ABSURDITÉ ET HORREUR DE LA GUERRE
Le film est ancré dans le contexte tragique de la Seconde Guerre mondiale, plus précisément les années 1940 en Biélorussie, où la cruauté de l'occupation nazie a laissé des marques indélébiles. Ce choix de sujet n’est pas anodin : Klimov, ayant grandi sous le régime soviétique, se sert de cette période pour questionner l’humanité, la morale et le sens de la guerre. Son film intervient à une époque où la société soviétique commence à se rendre compte des blessures laissées par ces conflits historiques, et c’est dans ce cadre que "Va et regarde" prend toute sa dimension. C’est une immersion critique acerbe dans l’absurdité et l’horreur de la guerre. Au cœur de ce film se trouve le personnage de Fliora, un jeune garçon dont l'innocence est brutalement arrachée. Dès les premières scènes, nous assistons à la transformation de cet adolescent insouciant en un témoin captif des horreurs de la guerre. « Je ne veux pas mourir, je veux voir le printemps », cette phrase qu’il prononce joue un rôle fondamental dans le traitement du réalisateur, révélant les désirs simples et profonds d'un enfant face à la menace omniprésente de la mort. Cette phrase, à la fois déchirante et puissante, nous ancre dans la réalité de Fliora et fait écho à la perte de l’innocence que subissent tant d’enfants dans les conflits armés.

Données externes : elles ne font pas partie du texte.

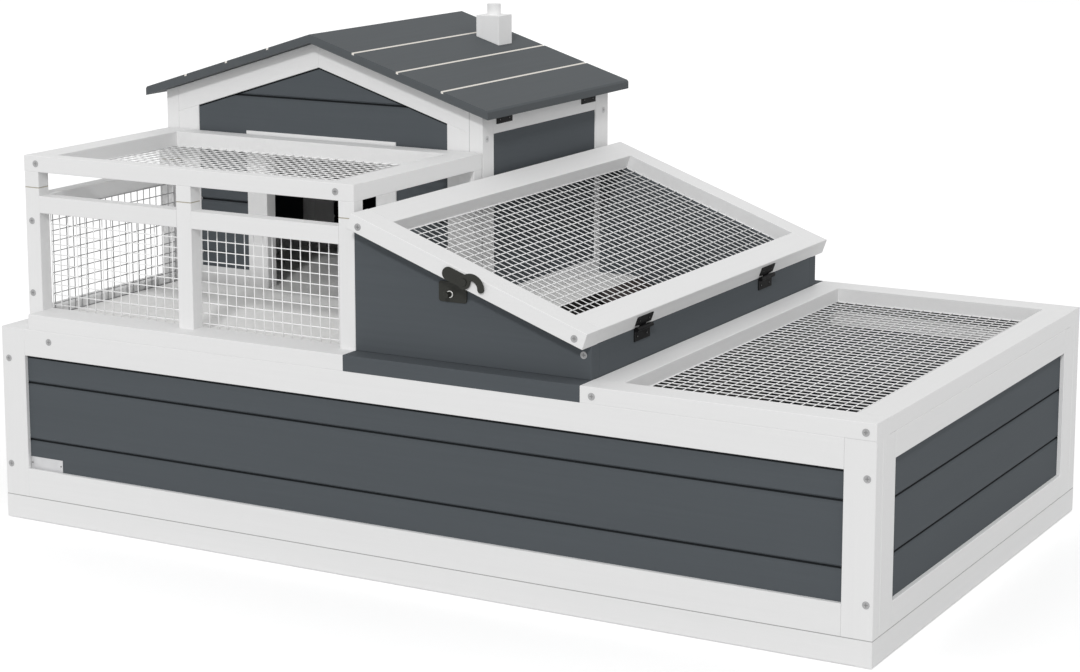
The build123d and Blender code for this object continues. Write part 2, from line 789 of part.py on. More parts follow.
axes = build_all()
to_origin = Pos(-base_length / 2, -base_depth / 2, 0)
write_nodes(to_origin)
for label, (axis_x, axis_z) in zip(("sloping lid", "roof", "latch"), axes):
    print(f"{label} axis at x {axis_x - base_length / 2:.2f}, z {axis_z:.2f} mm")
print(f"{len(nodes)} nodes, {sum(len(solids_of(s)) for s in nodes.values())} solids")
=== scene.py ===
import logging
import math
from dataclasses import dataclass
from enum import Enum
from functools import cached_property, reduce
from typing import Callable, Sequence

import bpy
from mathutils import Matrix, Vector


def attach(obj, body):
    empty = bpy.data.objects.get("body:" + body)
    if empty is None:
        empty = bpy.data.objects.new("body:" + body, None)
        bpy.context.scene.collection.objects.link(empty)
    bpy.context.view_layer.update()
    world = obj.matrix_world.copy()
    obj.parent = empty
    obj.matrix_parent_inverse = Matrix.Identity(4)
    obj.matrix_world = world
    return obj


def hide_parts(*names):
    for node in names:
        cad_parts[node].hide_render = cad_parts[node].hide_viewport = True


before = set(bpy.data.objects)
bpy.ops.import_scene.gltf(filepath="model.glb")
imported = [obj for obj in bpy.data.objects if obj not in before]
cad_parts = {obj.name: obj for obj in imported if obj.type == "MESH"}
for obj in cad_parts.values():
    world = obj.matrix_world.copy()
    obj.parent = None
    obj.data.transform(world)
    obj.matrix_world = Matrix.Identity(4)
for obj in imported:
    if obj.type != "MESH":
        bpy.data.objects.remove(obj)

log = logging.getLogger("tortoise_house")
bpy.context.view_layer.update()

Point = tuple[float, float, float]
Pair = tuple[float, float]
Object = bpy.types.Object
Material = bpy.types.Material
Node = bpy.types.Node
Socket = bpy.types.NodeSocket
FaceTest = Callable[[bpy.types.MeshPolygon], bool]
ScrewGroup = tuple[str, Vector, Sequence[Point]]

# The shop drawing measures in millimetres from the front left bottom corner. The frame's
# origin lies on it in the middle of the box's footprint.
MM = 0.001
BOX_LENGTH = 1100.0
BOX_DEPTH = 640.0
SHOP_ORIGIN: Point = (BOX_LENGTH / 2, BOX_DEPTH / 2, 0.0)

# Place of the roof's ridge, and the slopes of the roof and the sloping lid in degrees.
RIDGE_X = 250.0
ROOF_SLOPE = 17.4
LID_SLOPE = 19.6

# How far a face's normal has to agree with a direction for the face to look that way.
FACING = 0.9

# Faces across a rounded edge, and the angle in degrees from which an edge is rounded.
ROUND_FACES = 2
SHARP_ANGLE = 40.0

# How near to a cut's floor, in metres, a face has to lie to belong to it.
FLOOR_TOLERANCE = 0.01 * MM

WHITE_LIGHT = (1.0, 1.0, 1.0, 1.0)


class Axis(Enum):
    """Direction that a board's grain or a wire runs in."""

    X = 0
    Y = 1
    Z = 2


X, Y, Z = Axis


class Mixed(Enum):
    """Kind of mix node, with the numbers of its two inputs and its output."""

    RGBA = ((6, 7), 2)
    VECTOR = ((4, 5), 1)


def metres(axis: Axis, place: float) -> float:
    """Turn a place along one axis of the shop drawing into the model's metres."""
    return (place - SHOP_ORIGIN[axis.value]) * MM


def at(x: float, y: float, z: float) -> Vector:
    """Turn a place on the shop drawing into the model's metres.

    Args:
        x: Millimetres to the right of the front left bottom corner.
        y: Millimetres behind it.
        z: Millimetres above it.

    Returns:
        The same place in the frame's metres.
    """
    return Vector([metres(axis, place) for axis, place in zip(Axis, (x, y, z))])


# ---------------------------------------------------------------- modelling


def deselect() -> None:
    """Leave edit mode and let go of every object."""
    if bpy.context.object and bpy.context.object.mode != "OBJECT":
        bpy.ops.object.mode_set(mode="OBJECT")
    bpy.ops.object.select_all(action="DESELECT")


def take(obj: Object) -> None:
    """Make one object the selected and active one.

    Args:
        obj: Object to take.
    """
    deselect()
    obj.select_set(True)
    bpy.context.view_layer.objects.active = obj


def settle(obj: Object) -> Object:
    """Apply an object's place, turn and size to its mesh.

    Args:
        obj: Object to settle.

    Returns:
        The same object.
    """
    take(obj)
    bpy.ops.object.transform_apply(location=True, rotation=True, scale=True)
    return obj


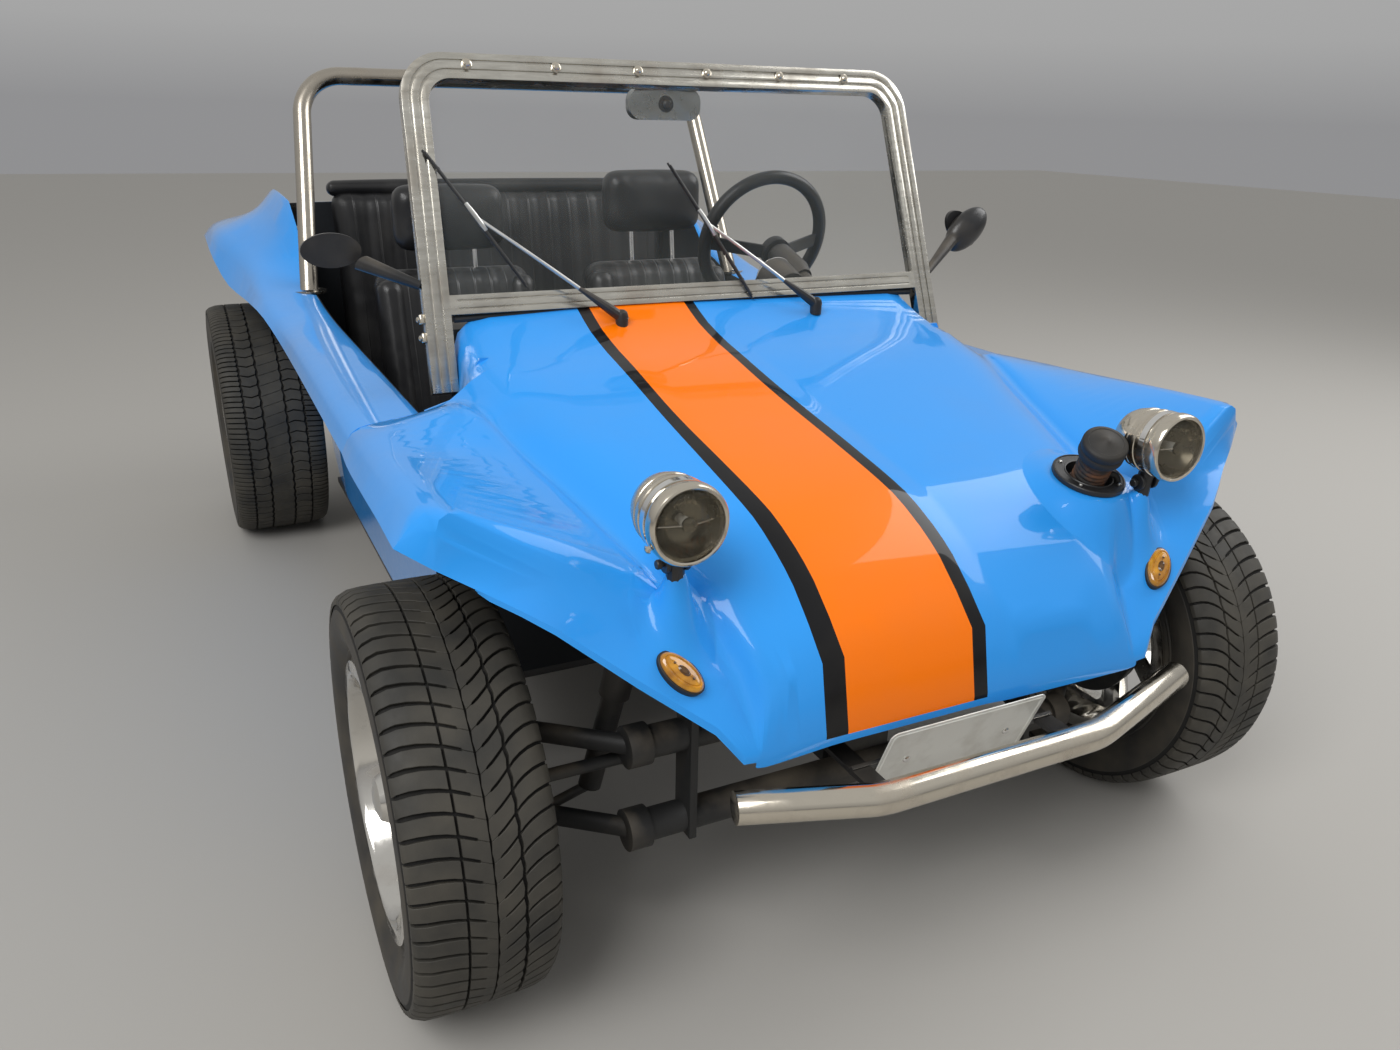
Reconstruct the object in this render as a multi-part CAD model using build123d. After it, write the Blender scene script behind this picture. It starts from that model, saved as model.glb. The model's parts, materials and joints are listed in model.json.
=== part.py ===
from build123d import *
import math
import os

# A four-seat, rear-engined beach buggy: a moulded open body on a shortened floor pan, in millimetres.
# The front faces -Y, the car's left is +X, and the ground is z = 0. Heights are above the ground.
# Places along the car are given behind the front axle, and back() turns them into Y.

WHEELBASE = 2100
FRONT_AXLE_Y = -1100
REACH = 1550                     # from the middle of the car to its foremost and rearmost points

FRONT_TYRE_R, FRONT_TYRE_W, FRONT_HALF_TRACK = 310, 200, 681
REAR_TYRE_R, REAR_TYRE_W, REAR_HALF_TRACK = 343, 260, 703
FRONT_RIM_W, REAR_RIM_W = 178, 230
RIM_SEAT_R, RIM_FLANGE_R = 190, 205
DRUM_R = 125
KINGPIN_X = 575                  # half the distance between the steering axes
STEER_ARM = 90                   # from the steering axis forward to the track rod's eye
SPINDLE_R, HUB_BORE_R = 17, 17.3

BODY_WALL = 6                    # moulded glass fibre
PAN_BOTTOM, PAN_TOP = 235, 250   # steel floor pan
TUNNEL_HALF, TUNNEL_TOP = 60, 340
SILL_X = 558                     # outer face of the cockpit wall at the floor
FOOTWELL_Y = 385                 # the lower body starts here, behind the steered front tyres

HOOP_TUBE_R, BUMPER_TUBE_R, BEAM_TUBE_R = 22, 22, 25
BEAM_Y = -130                    # front suspension beam, ahead of the axle
LOWER_BEAM_Z, UPPER_BEAM_Z = 240, 385
CRANK_Z = REAR_TYRE_R            # the engine's crankshaft is level with the rear axle

# A panel of the hood stands proud of it. Its edges run almost straight, the left one turning outwards.
PANEL_SLOPE = 42                 # width of the sloping edge
PANEL_RIGHT_X = -262             # foot of the edge on the car's right
PANEL_LEFT_X, PANEL_TURN = 41, -0.1164

# The windscreen is a flat frame leaning back, drawn from the middle of its lower rail.
RAKE = math.radians(20.4)
RAIL_PLACE = (507, 924)
SCREEN_HALF_FOOT, SCREEN_HALF_TOP, SCREEN_CORNER_R = 545, 523, 80
SCREEN_FOOT, SCREEN_TOP = -150, 437
FRAME_BAR, FRAME_HALF_DEPTH, RAIL_HEIGHT = 45, 12, 34
GROOVES = ((12, 17), (28, 33))   # from and to, in from the frame's outer edge

SEAT_X = 275
WHEEL_CENTRE = (335, 870, 974)   # steering wheel: x, place behind the axle, height
WHEEL_RIM_R, WHEEL_GRIP_R, WHEEL_DISH = 150, 15, 60
COLUMN_SLOPE = math.radians(18.6)
LAMP = (412, -302, 788)          # middle of the left headlamp's face
PEDESTAL = (405, -245)
INDICATOR = (418, -287, 592)
FILLER = (345, -188, 704)        # where the filler neck leaves the hood
FILLER_CAP = (323, -235, 785)


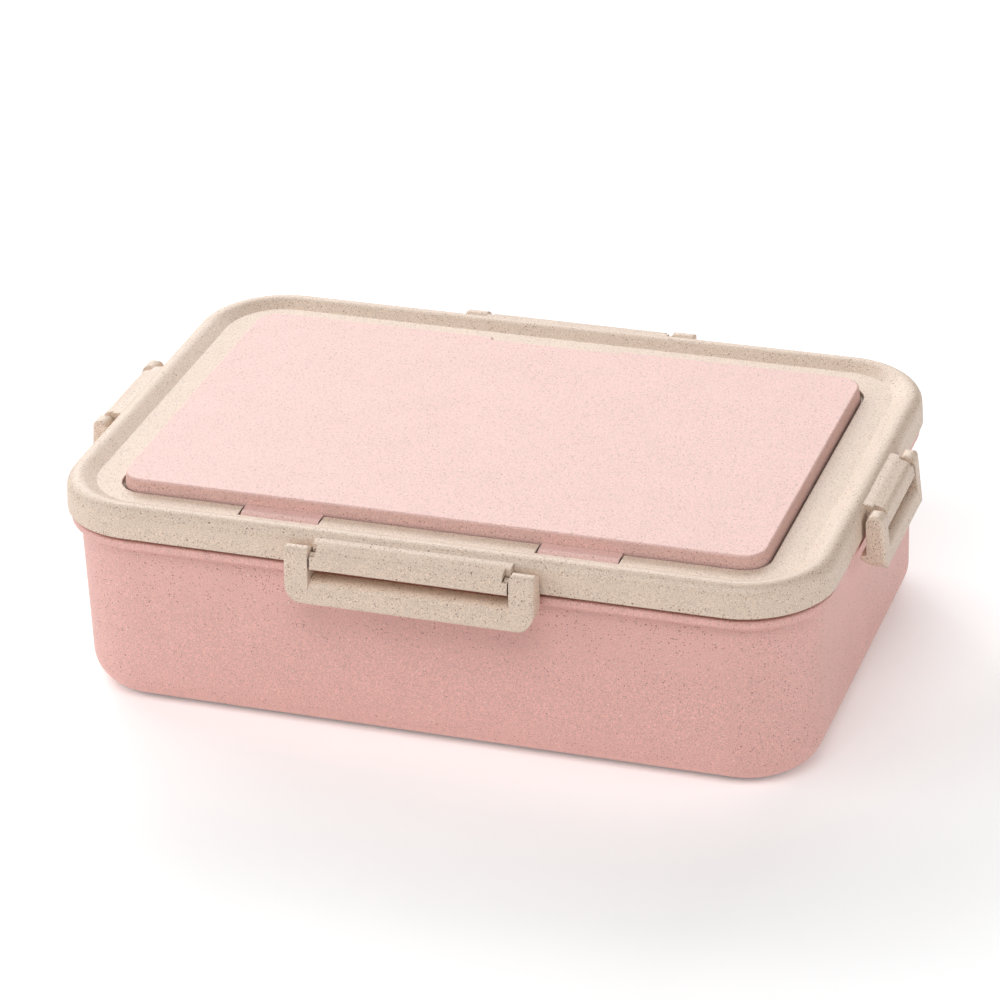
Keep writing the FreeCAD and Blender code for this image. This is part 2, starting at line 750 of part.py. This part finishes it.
def ellipsoid(radius_x, radius_y, radius_z):
    """Ellipsoid round the origin."""
    scale = FreeCAD.Matrix()
    scale.scale(radius_x, radius_y, radius_z)
    return Part.makeSphere(1).transformGeometry(scale)


def make_fork():
    """Fork with a curved head and straight slots between its tines."""
    tip_x = CUTLERY_LENGTH / 2
    neck_x = tip_x - HEAD_LENGTH
    wide = FORK_HALF_WIDTH
    shoulder_x = tip_x - FORK_TINE_LENGTH - FORK_ROOT_LENGTH
    bend_x = shoulder_x - FORK_SHOULDER_SETBACK
    steps = [
        ((bend_x, FORK_SHOULDER_HALF_WIDTH), (shoulder_x, wide)),
        (tip_x, wide - FORK_TIP_TAPER),
        (tip_x, -wide + FORK_TIP_TAPER),
        (shoulder_x, -wide),
        ((bend_x, -FORK_SHOULDER_HALF_WIDTH), (neck_x, -NECK_HALF_WIDTH)),
    ]
    head = plan_block((neck_x, NECK_HALF_WIDTH), steps)
    fork = cutlery_band(4 * FORK_HALF_WIDTH).common(head.fuse(handle_plan()))
    pitch = 2 * wide / FORK_TINE_COUNT
    for slot in range(1, FORK_TINE_COUNT):
        middle_y = -wide + slot * pitch
        low = (tip_x - FORK_TINE_LENGTH, middle_y - FORK_SLOT_WIDTH / 2, 0)
        high = (tip_x + OVERCUT, middle_y + FORK_SLOT_WIDTH / 2, COVER_TOP)
        fork = fork.cut(box_between(low, high))
    return fork.removeSplitter()


if __name__ == "__main__":
    os.makedirs("parts", exist_ok=True)
    export("tub", make_tub())
    export("divider", make_divider())
    export("lid", make_lid())
    export("lid_seal", make_lid_seal())
    export("cutlery_cover", make_cutlery_cover())
    long_latch = make_latch(HALF_DEPTH, LONG_LATCH_LENGTH, LONG_ARM_WIDTH, LONG_CORNER_RADIUS)
    short_latch = make_latch(HALF_LENGTH, SHORT_LATCH_LENGTH, SHORT_ARM_WIDTH, SHORT_CORNER_RADIUS)
    export("latch_front", long_latch)
    export("latch_back", around(long_latch, 180))
    export("latch_right", around(short_latch, 90))
    export("latch_left", around(short_latch, -90))
    spoon = make_spoon()
    spoon.translate(FreeCAD.Vector(0, COVER_MIDDLE_Y + CUTLERY_Y, 0))
    export("spoon", spoon)
    fork = make_fork()
    fork.translate(FreeCAD.Vector(0, COVER_MIDDLE_Y - CUTLERY_Y, 0))
    export("fork", fork)
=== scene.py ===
import math

import bpy
from mathutils import Matrix, Vector


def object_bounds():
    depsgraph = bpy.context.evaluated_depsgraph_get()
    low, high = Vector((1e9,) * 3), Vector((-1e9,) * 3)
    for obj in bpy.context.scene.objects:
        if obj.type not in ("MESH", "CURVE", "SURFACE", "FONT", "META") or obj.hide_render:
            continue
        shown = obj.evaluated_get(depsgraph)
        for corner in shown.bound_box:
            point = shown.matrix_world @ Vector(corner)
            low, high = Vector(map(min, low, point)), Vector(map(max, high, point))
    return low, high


# Looks, camera and light for a lunch box in speckled wheat-straw plastic, in metres.
# Every piece is a CAD node that keeps its shape: this script gives each one its material.

# Camera: the angles are in degrees, and the aim is measured from the middle of the box.
CAMERA_AZIMUTH = 19.72
CAMERA_ELEVATION = 28.07
CAMERA_ROLL = -2.4
CAMERA_DISTANCE = 1.2404
CAMERA_AIM = Vector((-0.0066, 0.0167, -0.0004))
CAMERA_NEAREST = 0.01
LENS_MM = 148.4

# Plastic colours, as 0-255 screen values.
PINK = (233, 178, 168)
# The cover's pink is the tub's pink made paler: painted sheen, standing in for the light that the cover's
# top reflects.
COVER_PINK_WITH_PAINTED_SHEEN = (238, 195, 186)
BEIGE = (228, 205, 185)
STRAW_PALE = (250, 240, 226)
SILICONE_WHITE = (236, 233, 226)
FLOOR_WHITE = (250, 250, 250)

# Straw specks are this share of the plastic's red, green and blue.
STRAW_TINT = (0.36, 0.19, 0.14)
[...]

UNE FÉROCE REPRÉSENTATION DE LA GUERRE
« Je ne voulais pas faire un film sur la guerre, mais sur l’être humain face à l’absurdité de la guerre » avait bien affirmé Elem Klimov. Et ol a utilisé le regard de Fliora comme fil conducteur, forçant le spectateur à vivre chaque atrocité à travers ses yeux. La caméra, souvent en plans serrés ou en mouvements désorientants, renforce cette immersion dans la terreur. Klimov ne cède pas à la tentation de la glorification de la guerre. Au contraire, il nous confronte à une brutalité déchirante, fidèle aux réalités historiques.
À l’inverse des films de propagande soviétiques des années 1940-50, « Va et regarde » ne propose aucun héroïsme conventionnel. Les partisans sont désorganisés, impuissants, et les civils sont massacrés sans grande possibilité de résistance. Cette approche anticonformiste a valu au film des critiques à sa sortie, certains lui reprochant son “pessimisme”. Mais le choix de Klimov a été justement de mettre l’accent sur l’horreur dans toute sa dimension inhumaine. Il a opté pour une sorte d’esthétique de l’horreur au niveau de l’image et du son. Klimov et son directeur de la photographie, Alexei Rodionov, ont opté pour une approche quasi documentaire. Les scènes de massacre (notamment celle du village brûlé) sont filmées avec une brutalité qui frôle le supportable. L’utilisation de pellicule dégradée, de filtres sépia et de plans tremblants contribue à créer une atmosphère cauchemardesque. Le son joue un rôle central dans l’expérience du film. Les cris, les pleurs, les bruits de bottes nazies et les détonations assourdissantes envahissent l’espace auditif. Cela avait conduit le critique de cinéma Andréï Plakhov à dire que « Le son dans Va et regarde n’est pas un accompagnement, c’est une violence infligée au spectateur ». L’une des scènes les plus marquantes du film est inspirée du massacre réel de Khatyn (1943), où les nazis ont brûlé vif des centaines de civils. Klimov reconstitue l’horreur avec une minutie insoutenable : les habitants sont enfermés dans une grange, puis brûlés sous les rires des soldats. « Je voulais que le public ressente physiquement la peur, la folie, l’incompréhension. Pas seulement la voir, mais la subir » avait dit Elem Klimov.
En fin de compte, "Va et regarde" est bien plus qu’un simple film de guerre, c’est une œuvre d’art cinématographique qui interroge la nature humaine, les conséquences dramatiques de la violence et la perte tragique de l’innocence. Elem Klimov, par son approche visuelle et narrative, parvient à créer une expérience profondément émotionnelle qui résonne longtemps après le visionnage. C’est un film indispensable à voir.
FILMOGRAPHIE SÉLECTIVE DE ELEM KLIMOV (LM)
« Soyez les bienvenus » (1964) ; « Les Aventures d'un dentiste » (1965) ; « Raspoutine, l'agonie » (1981) ; « Les Adieux à Matiora » (1983) ; « Requiem pour un massacre » (Va et regarde) (1985).